-- START DATASET SECTION --

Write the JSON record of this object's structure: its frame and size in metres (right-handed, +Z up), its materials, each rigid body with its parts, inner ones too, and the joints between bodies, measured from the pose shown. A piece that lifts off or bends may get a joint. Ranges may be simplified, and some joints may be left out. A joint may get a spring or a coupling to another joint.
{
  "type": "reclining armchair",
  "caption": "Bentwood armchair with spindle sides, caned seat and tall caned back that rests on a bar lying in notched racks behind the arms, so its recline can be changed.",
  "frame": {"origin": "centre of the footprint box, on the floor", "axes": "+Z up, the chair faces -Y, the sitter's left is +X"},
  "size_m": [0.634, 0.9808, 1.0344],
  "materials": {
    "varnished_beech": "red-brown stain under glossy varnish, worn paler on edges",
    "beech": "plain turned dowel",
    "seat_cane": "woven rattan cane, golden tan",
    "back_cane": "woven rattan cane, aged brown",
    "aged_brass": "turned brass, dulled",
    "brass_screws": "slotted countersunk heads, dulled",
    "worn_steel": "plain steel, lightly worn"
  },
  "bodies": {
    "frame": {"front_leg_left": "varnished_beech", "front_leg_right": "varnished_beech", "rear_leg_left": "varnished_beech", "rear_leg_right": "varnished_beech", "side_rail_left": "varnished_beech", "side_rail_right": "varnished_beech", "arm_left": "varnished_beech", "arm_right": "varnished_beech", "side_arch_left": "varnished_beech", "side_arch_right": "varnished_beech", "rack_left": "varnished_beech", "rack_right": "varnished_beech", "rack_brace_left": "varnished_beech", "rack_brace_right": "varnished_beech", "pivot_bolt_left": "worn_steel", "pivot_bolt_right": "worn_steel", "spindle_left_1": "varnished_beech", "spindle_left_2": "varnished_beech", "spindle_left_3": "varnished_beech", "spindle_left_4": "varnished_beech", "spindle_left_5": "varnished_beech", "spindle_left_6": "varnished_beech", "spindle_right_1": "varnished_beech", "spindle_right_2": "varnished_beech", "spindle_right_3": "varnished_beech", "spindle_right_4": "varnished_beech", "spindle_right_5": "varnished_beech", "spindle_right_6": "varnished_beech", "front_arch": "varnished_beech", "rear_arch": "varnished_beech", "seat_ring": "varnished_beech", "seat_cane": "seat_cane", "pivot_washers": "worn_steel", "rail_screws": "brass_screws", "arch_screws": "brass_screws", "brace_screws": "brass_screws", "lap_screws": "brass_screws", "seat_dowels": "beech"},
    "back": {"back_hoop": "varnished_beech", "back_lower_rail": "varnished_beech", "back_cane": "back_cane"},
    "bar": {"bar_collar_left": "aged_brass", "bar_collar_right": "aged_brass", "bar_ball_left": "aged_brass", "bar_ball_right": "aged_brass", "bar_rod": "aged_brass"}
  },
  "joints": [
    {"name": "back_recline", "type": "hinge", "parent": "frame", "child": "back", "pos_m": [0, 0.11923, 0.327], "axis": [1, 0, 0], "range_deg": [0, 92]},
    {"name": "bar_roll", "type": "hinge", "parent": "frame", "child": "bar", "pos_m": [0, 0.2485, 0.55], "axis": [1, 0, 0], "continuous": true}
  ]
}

-- END DATASET SECTION --

> [TASK DESCRIPTION] Say how many lines hold the word "materials", giving the number and nothing else.

> [TASK ANSWER] 2